Figure 8 - Linked DWF files
Select anyone of the linked files. Then at the bottom of the dialog, click on the Located In… button. This will open the Link Markup Page to Revit Sheet dialog (Figure 7) and you can use that to make note of what Revit sheets have markups. In this example, the project file I am using only have 5 sheets so tracking done the markups is not that difficult. However on a real projects, you definitely do not want to go sheet-by-sheet looking for redlines.
We can now navigate to one of our markups in Revit. Figure 9 shows an example of a markup. When you select a markup the Properties palette will provide you with some basic information about the markup as well as giving you the options to change the status of the markup. In the example shown in Figure 9, I clicked on the History button in the Properties palette and is gives me basic information about the history of that particular redline.
Figure 9 - DWF markup in Revit
If I click on the Notes button in the Properties palette, the Edit Text dialog will open (Figure 10).
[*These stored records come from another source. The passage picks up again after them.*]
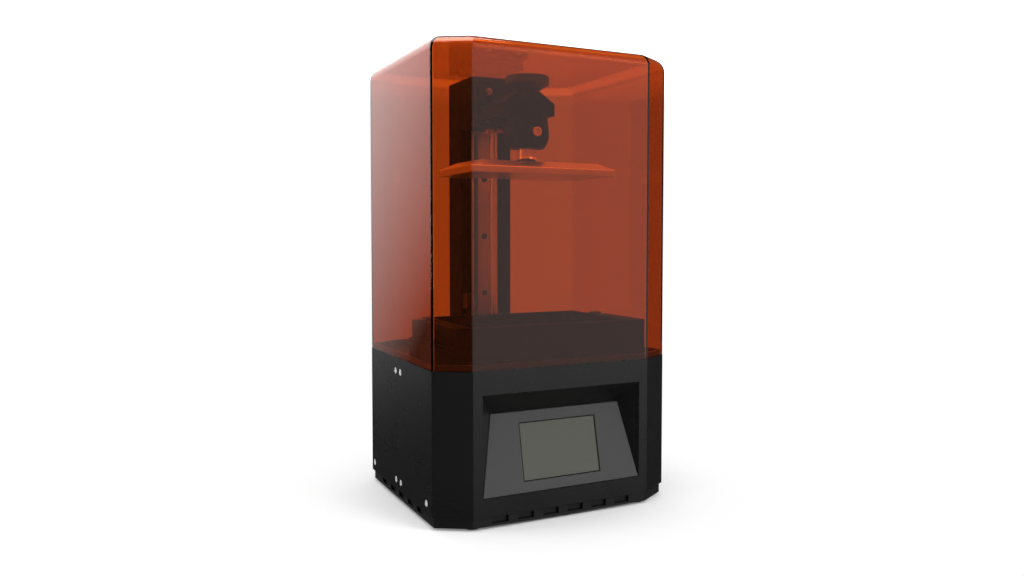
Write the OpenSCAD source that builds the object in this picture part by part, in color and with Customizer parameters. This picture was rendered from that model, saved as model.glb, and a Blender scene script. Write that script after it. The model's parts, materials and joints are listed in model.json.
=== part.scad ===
// Desktop resin printer: a black base with a tilted touch panel, a tower with a screw-driven arm,
// a build platform, a resin vat and a lift-off amber cover. Units are millimetres, +Z is up,
// the front faces -Y and the origin is under the middle of the body, on the table.

/* [Body] */
// Width of the body and cover
body_w = 230; // [215:1:280]
// Depth of the body and cover
body_d = 200; // [190:1:245]
// Corner cut, measured along the front
chamfer_x = 29.5; // [15:0.5:36]
// Corner cut, measured along the sides
chamfer_y = 17.5; // [10:0.5:24]
// Height of the base's top edge
base_top = 132; // [128:1:165]
// Height of the shells' lower edge
shell_bottom = 11; // [8:0.5:14]
// Wall of the moulded shells
wall = 2.6; // [2:0.1:3.5]
// Where the front and rear shells meet, along Y
seam_y = 3; // [-10:0.5:12]
// How far the plinth is set in under the shells
plinth_inset = 2; // [1:0.5:5]
// Radius of a rubber foot
foot_r = 7; // [5:0.5:9]

/* [Cover] */
// Overall height, from the table to the roof of the cover
overall_h = 405; // [400:1:480]
// Wall of the cover
cover_wall = 3; // [2:0.1:4]
// Rounding of the roof's edges
cover_fillet = 12; // [5:0.5:18]

/* [Front panel] */
// Half width of the recess
recess_half_w = 77; // [68:0.5:80]
// Lower edge of the recess
recess_low = 26; // [22:0.5:32]
// Upper edge of the recess
recess_high = 112; // [100:0.5:116]
// Height of the panel's upper edge
panel_high = 93.4; // [86:0.2:96]
// Half width of the panel's upper edge
panel_top_half_w = 63.8; // [56:0.2:68]
// How far the panel's upper edge leans in
panel_lean = 15; // [8:0.5:18]
// Width of the touch screen
screen_w = 74; // [60:0.5:86]
// Height of the touch screen
screen_h = 48; // [36:0.5:52]
// Thickness of the panel
panel_t = 3; // [2:0.1:4]

/* [Light engine] */
// Middle of the display, vat and platform along Y
optic_y = -28; // [-34:0.5:-26]
// Width of the display glass
lcd_w = 144; // [130:1:148]
// Depth of the display glass
lcd_d = 88; // [76:1:90]
// Number of cooling fins
fin_count = 11; // [5:1:15]
// Number of lamps along X
led_columns = 6; // [3:1:8]
// Number of lamps along Y
led_rows = 4; // [2:1:5]

/* [Vat] */
// Width of the vat
vat_w = 188; // [184:1:190]
// Depth of the vat
vat_d = 108; // [100:1:110]
// Height of the vat's rim above the deck
vat_h = 36; // [30:1:44]
// Wall between the vat's rim and its well
vat_wall = 4; // [3:0.5:5]
// Radius of a vat thumbscrew's grip
vat_knob_r = 6.5; // [5:0.5:8]

/* [Z axis] */
// Width of the tower
column_w = 55; // [50:1:62]
// Front face of the tower along Y
column_front = 63; // [60:0.5:66]
// Depth of the tower
column_d = 30; // [28:1:36]
// Depth of the tower's channel, which holds the rail
channel_deep = 14; // [10:1:16]
// Top of the tower's cap
column_top = 397; // [390:1:440]
// Thickness of the tower's cap
cap_t = 7; // [6:0.5:10]
// Width of the linear rail
rail_w = 15; // [12:1:18]
// Height of the linear rail's section
rail_h = 10; // [8:0.5:12]
// Radius of the lead screw
screw_r = 4; // [3:0.5:5]
// Distance from the tower's face to the lead screw
screw_reach = 18; // [15:0.5:22]
// Width across a motor's flats
motor_w = 42.3; // [35:0.1:43]
// Length of the motor's body
motor_h = 40; // [20:1:44]

/* [Platform] */
// Width of the build plate
plate_w = 142; // [100:1:144]
// Depth of the build plate
plate_d = 78; // [60:1:84]
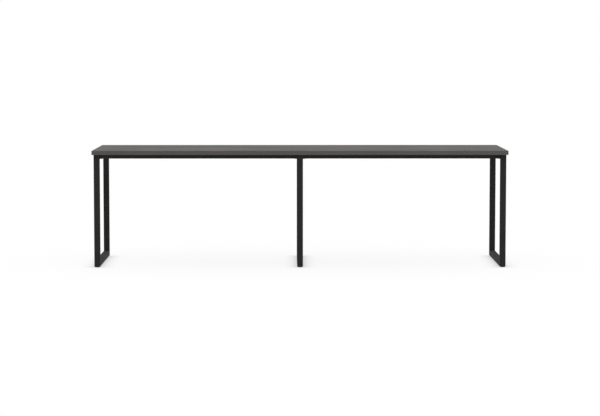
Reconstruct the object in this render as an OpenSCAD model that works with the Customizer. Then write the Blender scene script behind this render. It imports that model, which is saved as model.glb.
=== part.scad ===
// Long table on three closed leg loops of square steel tube, in millimetres.
// +X runs left to right, the front faces -Y and +Z is up.
// The origin lies on the floor, under the middle of the worktop.

/* [Worktop] */
// Length of the worktop, left to right
top_w = 2700; // [1900:10:3600]
// Depth of the worktop, front to rear
top_d = 750; // [600:10:1200]
// Height of the worktop's upper face above the floor
top_h = 760; // [600:5:1100]
// Thickness of the particleboard core
core_t = 25; // [22:1:38]
// Thickness of the laminate on the upper face
laminate_t = 0.8; // [0.6:0.1:1.6]
// Thickness of the backing sheet underneath
backer_t = 0.8; // [0.6:0.1:1.6]
// Thickness of the bands glued round the edges
band_t = 2; // [1.5:0.5:4]
// Rounding of the bands' outer edges and corners
arris_r = 1.2; // [0.5:0.1:1.4]

/* [Leg loops] */
// Distance from the worktop's ends to the outer loops
side_overhang = 11; // [0:1:250]
// Distance from the front and rear edges to the legs
front_overhang = 20; // [0:1:120]
// Width of the legs' and floor rails' square tube
leg_a = 38; // [38:1:60]
// Wall of the legs' and floor rails' tube
leg_wall = 2.5; // [1.5:0.5:3.5]
// Outer corner radius of the legs' and floor rails' tube
leg_r = 5; // [4:0.5:5.5]

/* [Top frame] */
// Width of the square tube under the worktop
rail_a = 25; // [23:1:27]
// Wall of the tube under the worktop
rail_wall = 2; // [1:0.25:2.25]
// Outer corner radius of the tube under the worktop
rail_r = 3; // [2.5:0.25:4]
// Gap between a long rail's end and the leg beside it
rail_end_gap = 0.5; // [0.1:0.1:2]

/* [Rail saddles] */
// Length of a saddle along the rail that it holds
saddle_l = 18; // [16:1:40]
// Thickness of a saddle's steel
saddle_t = 1.5; // [1:0.25:2]
// Height of a saddle's sides above its floor
saddle_h = 20; // [19:0.5:22]
// Play between a saddle's sides and the rail
saddle_play = 0.2; // [0.1:0.1:0.5]

/* [Fixing angles] */
// Length of a fixing angle along its rail
angle_l = 30; // [20:1:60]
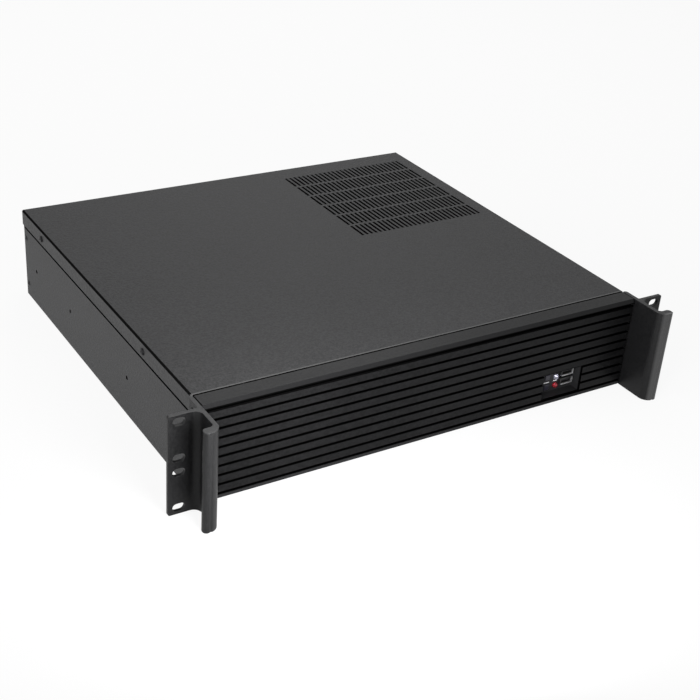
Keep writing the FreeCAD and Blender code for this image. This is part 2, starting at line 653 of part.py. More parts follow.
bulkhead = new_body("Bulkhead")
face = sketch_on(bulkhead, "XZ_Plane", "BulkheadFace", "chassis_front")
rectangle(face, "-" + WALL_IN, "tray_sheet", WALL_IN, WALL_TOP)
pad(bulkhead, face, "tray_sheet", "BulkheadSheet", reverse=True)
folded_frame(bulkhead, "BulkheadFolds", BULKHEAD_BACK, "fold", True)
hatch = sketch_on(bulkhead, "XZ_Plane", "BulkheadHatch", "chassis_front")
rectangle(hatch, "window_left + 1.5", WINDOW_LOW + " + 0.6", "window_right - 1.5", WINDOW_HIGH + " - 1.2")
pocket(bulkhead, hatch, "tray_sheet", "BulkheadOpening")
EAR_SCREWS = ("window_left - 4.1", "window_right + 4.1")
drills = [peg("EarDrill%d" % i, "y", (x, "chassis_front - 1", WINDOW_MID), "1.6", "tray_sheet + 2")
          for i, x in enumerate(EAR_SCREWS)]
drills += [through_drill("BulkheadDrill%d" % i, y, z, "rivet") for i, (y, z) in enumerate(RIVETS[:2])]
keep(cut("FrontBulkhead", bulkhead, drills), "front_bulkhead")

# Rear panel: set inside the case's rear edge and folded rearwards on all four sides, with the
# power supply cut-out, the connector aperture and vent slots above it. Over the expansion slots
# the sheet is open, and a ledge folded out of it carries the tabs of the slots' blanks.
bay_left = "(%s - expansion_pitch * 0.6)" % EXPANSION[-1]
bay_right = "(expansion_first + expansion_pitch * 0.6)"
rear = new_body("RearPanel")
face = sketch_on(rear, "XZ_Plane", "RearFace", REAR_IN)
rectangle(face, "-" + WALL_IN, "tray_sheet", WALL_IN, WALL_TOP)
pad(rear, face, "tray_sheet", "RearSheet", reverse=True)
folded_frame(rear, "RearFolds", REAR_OUT, "rear_inset", True)
cuts = sketch_on(rear, "XZ_Plane", "RearCuts", REAR_IN)
supply_mid = "(supply_left + supply_width / 2)"
supply_level = "(case_height / 2)"
rise = "(supply_screw_rise / 2)"
wide, tall = "(supply_screw_span / 2 + 1)", "(%s + 6)" % rise
narrow, short = "(supply_screw_span / 2 - 9)", "(%s - 9)" % rise
cross = [(narrow, tall), (narrow, short), (wide, short)]
quarters = ((" + ", " + ", cross), (" + ", " - ", cross[::-1]),
            (" - ", " - ", cross), (" - ", " + ", cross[::-1]))
outline(cuts, [(supply_mid + way + x, supply_level + rank + z)
               for way, rank, arm in quarters for x, z in arm])
rectangle(cuts, "aperture_left", "aperture_low", "aperture_left + aperture_width",
          "aperture_low + aperture_height")
for rank in ("-", "+"):
    for way in ("-", "+"):
        circle(cuts, "%s %s supply_screw_span / 2" % (supply_mid, way), supply_level + rank + rise, "screw")
vent_mid = "(case_height - 22)"
for i in range(22):
    square(cuts, "(aperture_left + 5 + %d * 7.1)" % i, vent_mid, "(vent_wide / 2)", "10")
for middle in EXPANSION:
    rectangle(cuts, middle + " - 6.2", "expansion_low + 6", middle + " + 6.2", "expansion_high - 6")
rectangle(cuts, bay_left, "expansion_high", bay_right, "expansion_high + 5")
pocket(rear, cuts, "tray_sheet", "RearCutOuts")
ledge = sketch_on(rear, "XZ_Plane", "RearLedge", REAR_OUT)
rectangle(ledge, bay_left, "expansion_high - tray_sheet", bay_right, "expansion_high")
pad(rear, ledge, "rear_inset - 0.5", "RearLedgePad", reverse=True)
TABS = [(middle + " + 5", REAR_OUT + " + 5.5") for middle in EXPANSION]
drills = [peg("LedgeDrill%d" % i, "z", (x, y, "expansion_high - 3"), "screw", "4")
          for i, (x, y) in enumerate(TABS)]
drills += [through_drill("RearDrill%d" % i, y, z, "rivet") for i, (y, z) in enumerate(RIVETS[2:])]
keep(cut("RearPanelCut", rear, drills), "rear_panel")

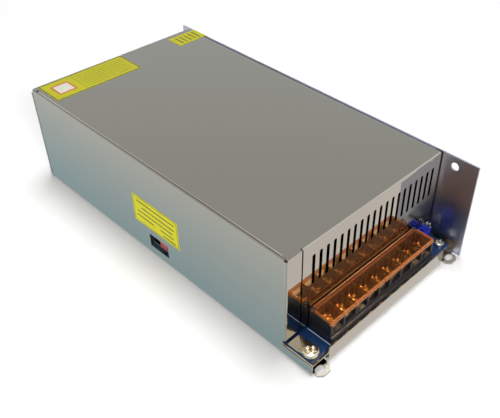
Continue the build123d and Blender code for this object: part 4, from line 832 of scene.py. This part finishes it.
print("head:", HEAD_ROWS, "rows of", AROUND, "points")

# %% Cross recess
ARM_WIDTH, ARM_REACH, ARM_EASE = 0.13, 0.58, 0.1


def crossed(grid, head, depth):
    """
    Sinks a cross in the head's rows. A point sinks fully where it is nearer to an arm's middle line than
    the arm's half width and nearer to the axis than its reach, and less across the eased border.
    """
    x, y, z = np.moveaxis(grid, -1, 0)
    across, along_arm = np.minimum(abs(x), abs(y)), np.maximum(abs(x), abs(y))
    width, reach, ease = ARM_WIDTH * head, ARM_REACH * head, ARM_EASE * head
    in_arm = np.clip((width + ease - across) / ease, 0, 1)
    in_reach = np.clip((reach + ease - along_arm) / ease, 0, 1)
    on_top = np.arange(grid.shape[0])[:, None] < HEAD_ROWS
    return np.stack([x, y, z - depth * in_arm * in_reach * on_top], axis=-1)


def screw_set(name, node, grid, seats, axis, material):
    """Screws of one kind, one at each seat in millimetres, in place of a solid's plain ones."""
    screws = surface(name, placed(grid, seats, axis), material, node)
    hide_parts(node)


print("a cross is", 2 * ARM_REACH, "of a head's radius from end to end")

# %% Terminal screws
POLES = 9
TERMINAL_RISE, TERMINAL_SHANK, TERMINAL_RECESS = 2.4, 1.85, 1.1
low, high = box_mm("terminal_screws")
head = (high[1] - low[1]) / 2
seat_z = high[2] - TERMINAL_RISE
seats = [(x, low[1] + head, seat_z) for x in np.linspace(low[0] + head, high[0] - head, POLES)]
grid = turned(pan_head(head, TERMINAL_RISE, TERMINAL_SHANK, high[2] - low[2] - TERMINAL_RISE))
grid = crossed(grid, head, TERMINAL_RECESS)
screw_set("terminal_screw_heads", "terminal_screws", grid, seats, (0, 0, 1), nickel)
print("terminal screws:", len(seats), "with heads", round(2 * head, 2), "mm wide")

# %% Screw of the grounding clip
M4_SHANK = 1.95
CLIP_RISE, CLIP_LENGTH, CLIP_RECESS = 2.2, 6.5, 1.2
low, high = box_mm("clip_screw")
head = (high[0] - low[0]) / 2
seat = ((low[0] + high[0]) / 2, (low[1] + high[1]) / 2, high[2] - CLIP_RISE)
grid = crossed(turned(pan_head(head, CLIP_RISE, M4_SHANK, CLIP_LENGTH)), head, CLIP_RECESS)
screw_set("clip_screw_head", "clip_screw", grid, [seat], (0, 0, 1), nickel)
print("clip screw: head", round(2 * head, 2), "mm wide")

# %% Board screws
M3_SHANK, M3_HEAD, M3_RISE, M3_RECESS = 1.45, 2.8, 2.0, 0.9
# their places in the plan, in millimetres
BOARD_SCREWS = [
    (54.9, -112.0), (-54.5, -46.0), (49.0, -60.5), (-16.0, -10.0), (-30.0, 78.0), (30.0, 78.0), (54.0, 60.0)
]
low, high = box_mm("board_screws")
seat_z = high[2] - M3_RISE
grid = crossed(turned(pan_head(M3_HEAD, M3_RISE, M3_SHANK, seat_z - low[2])), M3_HEAD, M3_RECESS)
seats = [(x, y, seat_z) for x, y in BOARD_SCREWS]
screw_set("board_screw_heads", "board_screws", grid, seats, (0, 0, 1), zinc_steel)
print("board screws:", len(seats))

# %% Case screws
FLUSH_HEAD, FLUSH_DEPTH, FLUSH_RECESS = 2.7, 1.0, 0.8
COVER_SCREWS_Y = (-69.7, 0.0, 77.0)
low, high = box_mm("cover_screws")
grid = turned(flat_head(FLUSH_HEAD, FLUSH_DEPTH, M3_SHANK, high[0] - low[0]))
grid = crossed(grid, FLUSH_HEAD, FLUSH_RECESS)
seats = [(high[0], y, (low[2] + high[2]) / 2) for y in COVER_SCREWS_Y]
screw_set("cover_screw_heads", "cover_screws", grid, seats, (1, 0, 0), zinc_steel)

low, high = box_mm("rear_screws")
seat_y = high[1] - M3_RISE
grid = crossed(turned(pan_head(M3_HEAD, M3_RISE, M3_SHANK, seat_y - low[1])), M3_HEAD, M3_RECESS)
seats = [((low[0] + high[0]) / 2, seat_y, z) for z in (low[2] + M3_HEAD, high[2] - M3_HEAD)]
screw_set("rear_screw_heads", "rear_screws", grid, seats, (0, 1, 0), zinc_steel)
print("case screws:", len(COVER_SCREWS_Y) + len(seats))

# %% [markdown]
# ## Fan bolts and nuts
# Four long bolts pass through the rear wall and the fan's frame, and a nut holds each in front. A nut
# is turned as a ring, and its outside is then pushed out to a hexagon, so it needs no second method.


# %% Bolts through the fan
def nut(flats, depth, bore):
    """A ring whose outside radius is half the flats over the cosine of the angle from the nearest flat."""
    from_flat = np.mod(ANGLES + math.pi / 6, math.pi / 3) - math.pi / 6
    grid = turned([(bore, 0), (1, 0), (1, depth), (bore, depth), (bore, 0)])
    grid[1:3, :, :2] *= (flats / 2 / np.cos(from_flat))[None, :, None]
    return grid


BOLT_HEAD, BOLT_RISE, BOLT_RECESS = 4.0, 2.2, 1.2
NUT_FLATS, NUT_DEPTH, NUT_BORE = 7.0, 3.2, 2.0
FAN_FRONT_Y = 91.0
low, high = box_mm("fan_screws")
seat_y = high[1] - BOLT_RISE
bolt_x = (low[0] + BOLT_HEAD, high[0] - BOLT_HEAD)
bolt_z = (low[2] + BOLT_HEAD, high[2] - BOLT_HEAD)
corners = [(x, z) for x in bolt_x for z in bolt_z]
grid = crossed(turned(pan_head(BOLT_HEAD, BOLT_RISE, M4_SHANK, seat_y - low[1])), BOLT_HEAD, BOLT_RECESS)
screw_set("fan_bolts", "fan_screws", grid, [(x, seat_y, z) for x, z in corners], (0, 1, 0), zinc_steel)
nut_seats = [(x, FAN_FRONT_Y - NUT_DEPTH, z) for x, z in corners]
nuts = placed(nut(NUT_FLATS, NUT_DEPTH, NUT_BORE), nut_seats, (0, 1, 0))
surface("fan_nuts", nuts, zinc_steel, "fan_screws")
print("bolts and nuts:", len(corners))

# %% [markdown]
# ## Printing on the board and on the stickers
# The board carries thin white printed lines round the block. The stickers are plain fields: the long
# one has a white panel with a red frame, and thin rules stand for lines of print. Ink could be painted
# in a material, but then it would blur at its edges, so each line is a low bar of its own. Real ink is
# thinner still; 0.03 mm keeps it clear of the sheet below.


# %% Printed bars
def bars(name, spans, material, like):
    """
    Low boxes from spans of (low corner, high corner) in millimetres. Each is four rows of four points:
    its centre at the foot, its corners at the foot, its corners at the top and its centre at the top.
    """
    spans = np.asarray(spans, float)
    low, high = spans[:, 0], spans[:, 1]
    ring = np.array([(0, 0), (1, 0), (1, 1), (0, 1)], float)
    centre = (low[:, None, :2] + high[:, None, :2]) / 2
    edge = low[:, None, :2] + ring * (high - low)[:, None, :2]
    rows = []
    for level, plan in ((0, centre + 0 * edge), (0, edge), (1, edge), (1, centre + 0 * edge)):
        height = (low[:, 2] + level * (high - low)[:, 2])[:, None, None]
        rows.append(np.concatenate([plan, np.broadcast_to(height, plan.shape[:2] + (1,))], axis=-1))
    surface(name, np.stack(rows, axis=1) * MM, material, like, smooth=False)


# screen-printed and offset inks: flat and even, a little duller than the board's mask
white_ink = moulded("white screen ink", "#DFE3E6", roughness=0.55, texture_mm=0.2, depth_mm=0.002)
red_ink = moulded("red sticker ink", "#C8501E", roughness=0.5, texture_mm=0.2, depth_mm=0.002)
black_ink = moulded("black sticker ink", "#2A2A18", roughness=0.5, texture_mm=0.2, depth_mm=0.002)
olive_ink = moulded("olive sticker ink", "#7C7A14", roughness=0.6, texture_mm=0.2, depth_mm=0.002)
white_panel = moulded("white sticker panel", "#D9D6C6", roughness=0.5, texture_mm=0.3, depth_mm=0.003)
print("materials in all:", len(bpy.data.materials))

# %% White lines on the board
INK, LINE = 0.03, 0.35
board_top = box_mm("main_board")[1][2]
block_low, block_high = box_mm("terminal_block")
# how far the lines lie outside the block's ends, and inside its front and back
LEFT_GAP, RIGHT_GAP, FRONT_INSET, BACK_INSET = 1.4, 0.8, 0.2, 0.5
left_x, right_x = block_low[0] - LEFT_GAP, block_high[0] + RIGHT_GAP
front_y, back_y = block_low[1] + FRONT_INSET, block_high[1] - BACK_INSET
lines = [
    ((left_x, front_y, board_top), (left_x + LINE, back_y, board_top + INK)),
    ((right_x, front_y, board_top), (right_x + LINE, back_y, board_top + INK)),
    ((left_x, front_y - LINE, board_top), (right_x + LINE, front_y, board_top + INK)),
]
bars("board_print", lines, white_ink, "main_board")
print("lines on the board:", len(lines))


# %% Panel of the long sticker
def frame_of(x0, y0, x1, y1, width, z, rise):
    """Four bars that frame a rectangle: two along x over its whole length, two along y between them."""
    return [
        ((x0, y0, z), (x1, y0 + width, z + rise)),
        ((x0, y1 - width, z), (x1, y1, z + rise)),
        ((x0, y0 + width, z), (x0 + width, y1 - width, z + rise)),
        ((x1 - width, y0 + width, z), (x1, y1 - width, z + rise)),
    ]


PANEL_STARTS, PANEL_ENDS, PANEL_MARGIN, PANEL_FRAME = 5.0, 17.0, 5.5, 1.0
low, high = box_mm("top_label")
top = high[2]
panel_low = (low[0] + PANEL_STARTS, low[1] + PANEL_MARGIN, top)
panel_high = (low[0] + PANEL_ENDS, high[1] - PANEL_MARGIN, top + INK)
bars("sticker_panel", [(panel_low, panel_high)], white_panel, "top_label")
red_frame = frame_of(*panel_low[:2], *panel_high[:2], PANEL_FRAME, top + INK, INK)
bars("sticker_frame", red_frame, red_ink, "top_label")
print("panel:", np.round(np.subtract(panel_high, panel_low), 2), "mm")

# %% Rules and outlines on the top
RULES_START, RULES_END, RULES_FRONT, RULES_BACK = 24.0, 3.0, 3.5, 4.0
RULE, RULES = 0.45, 7
DIVIDER_STARTS, DIVIDER_ENDS, DIVIDER_MARGIN = 21.5, 21.9, 2.0
rules = [
    ((low[0] + RULES_START, y, top), (high[0] - RULES_END, y + RULE, top + INK))
    for y in np.linspace(low[1] + RULES_FRONT, high[1] - RULES_BACK, RULES)
]
rules += [
    (
        (low[0] + DIVIDER_STARTS, low[1] + DIVIDER_MARGIN, top),
        (low[0] + DIVIDER_ENDS, high[1] - DIVIDER_MARGIN, top + INK),
    )
]
bars("sticker_rules", rules, olive_ink, "top_label")

OUTLINE_INSET, OUTLINE = 0.3, 0.5
SEAL_STARTS, SEAL_ENDS, SEAL_MARGIN, SEAL_BAR, SEAL_BARS = 4.0, 4.5, 2.0, 0.8, 5
outlines = frame_of(*(low[:2] + OUTLINE_INSET), *(high[:2] - OUTLINE_INSET), OUTLINE, top, INK)
seal_low, seal_high = box_mm("seal_label")
outlines += [
    ((x, seal_low[1] + SEAL_MARGIN, top), (x + SEAL_BAR, seal_high[1] - SEAL_MARGIN, top + INK))
    for x in np.linspace(seal_low[0] + SEAL_STARTS, seal_high[0] - SEAL_ENDS, SEAL_BARS)
]
bars("sticker_outlines", outlines, black_ink, "top_label")
print("bars on the top:", len(rules) + len(outlines))

# %% Rules and outline on the side
SIDE_RULE, SIDE_INSET, SIDE_OUTLINE = 0.7, 0.6, 0.3
# each rule's height, and how far it stays from the sticker's front and back edge
SIDE_RULES = (
    (35.0, 3.0, 4.0), (31.4, 3.0, 8.0), (28.0, 5.0, 4.0),
    (24.6, 22.0, 3.0), (24.6, 4.0, 24.0), (21.6, 3.0, 26.0),
)
low, high = box_mm("side_label")
face = low[0]
side_spans = [
    ((face - INK, low[1] + start, z), (face, high[1] - end, z + SIDE_RULE)) for z, start, end in SIDE_RULES
]
# the frame is worked out on its side, as (y, z, x), and each corner is then put upright
lying = frame_of(*(low[1:] + SIDE_INSET), *(high[1:] - SIDE_INSET), SIDE_OUTLINE, face - INK, INK)
side_spans += [tuple((x, y, z) for y, z, x in span) for span in lying]
bars("side_sticker_rules", side_spans, black_ink, "side_label")
print("bars on the side:", len(side_spans))

# %% [markdown]
# ## Solids without a finish
# No solid may be left without a finish, so the solids that have none are listed.

# %% Solids without a finish
undressed = [name for name, node in frame["nodes"].items() if not node.data.materials]
print("solids without a finish:", undressed)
This allows you to add notes, comments or questions that you might have regarding a particular markup. Figure 11 shows how that Note appears in Design Review.
Figure 10 - Associating a Note with a Markup
Figure 11 – Note from Revit
When you save your Revit project file, any changes to the status of the DWF is automatically saved to the DWF file.
The great thing about using DWF files for processing markups is that they are easily tracked and they markups are an overlay to the Revit sheets. If you can get over the hump of marking up digitally, then using DWF files can make your life easier.